Besides, we'll cut the throats of those we have
And not a man of them that we shall take
Shall taste our mercy.
Here we have Shakespeare using propaganda in a way that echoes all too readily in modern ears. The two armies have each committed what we would today call war crimes, and although they didn't have that term then, in an Age of Chivalry killing prisoners of war and boys was still not considered a terribly good thing. However, Henry now intends to justify his atrocities by pretending the French started it. His order to kill the prisoners, issued rashly out of perceived military necessity, has just been spun to be an understandable response to Gallic frightfulness.
"They lost France and made his England bleed"
So Hal wins his battle, and then the hand of the fair Kate, daughter of the King of France. But how does Shakespeare's most jingoistic play actually end? With Chorus summing it all up.

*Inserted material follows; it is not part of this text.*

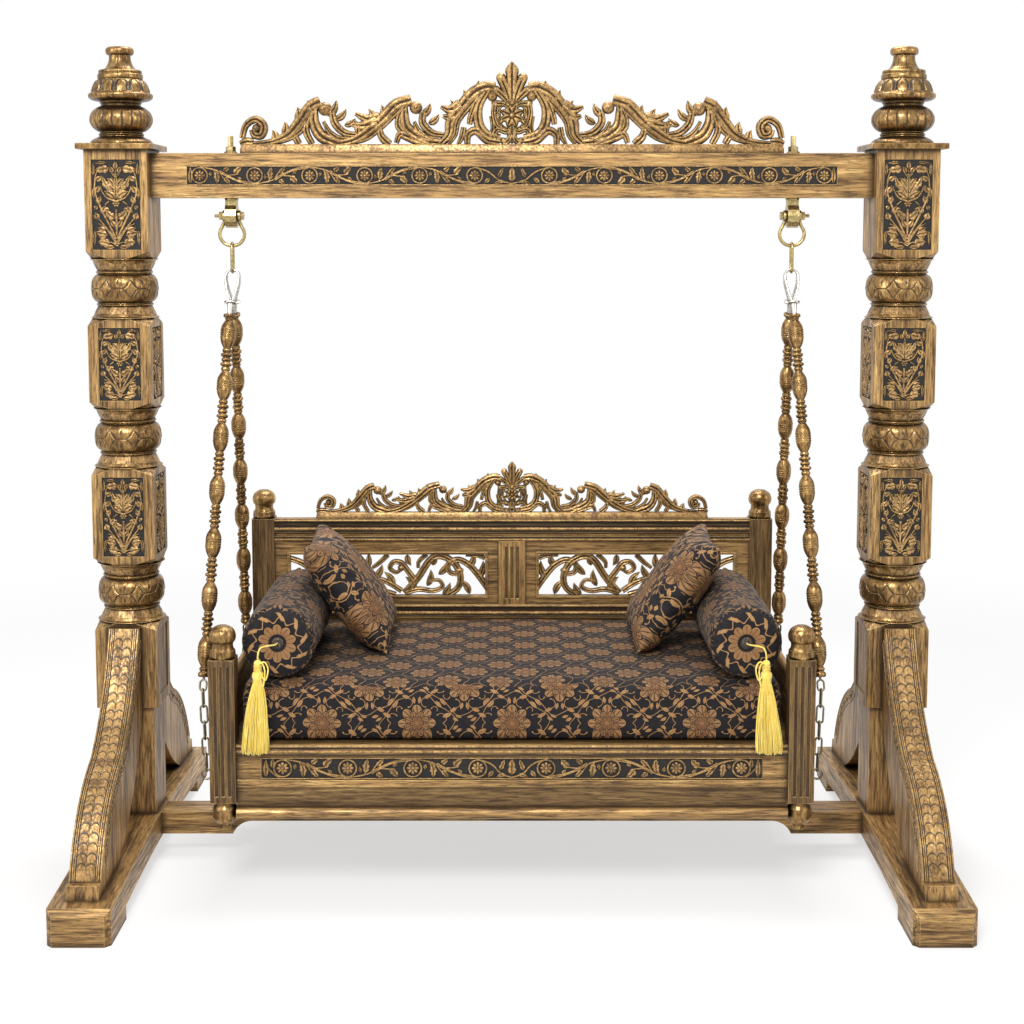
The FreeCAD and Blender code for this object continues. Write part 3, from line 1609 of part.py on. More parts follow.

He again apologises for the limitations of the theatre, calls England "the world's best garden", then ends with a zinger: "... left his son imperial lord. Henry the Sixth, in infant bands crown'd King Of France and England." Henry VI, the subject of Shakespeare's first three histories, was the king whose failures lost France and led to the Wars of the Roses. The entire story of Henry V then meant nothing. It was all just propaganda.
The huge irony about Henry V being a play about propaganda though is that it ended up being used as propaganda. All his Histories were puff-pieces for the Tudors really, but in the years since then it was generally Henry V that was rolled out when a bit of fiery rhetoric was needed. Lawrence Olivier's magnificent 1944 film version was just that, with the French standing in for the Nazis, which was a bit mean as they were on our side in that war.
Actually though this is a bit more than irony. Writing a play about the lies and deceptions that send young men to their deaths in pointless conflicts, that ends up getting used to send young men to their deaths in pointless conflicts is slightly more than just ironic. It's actually an epic fail.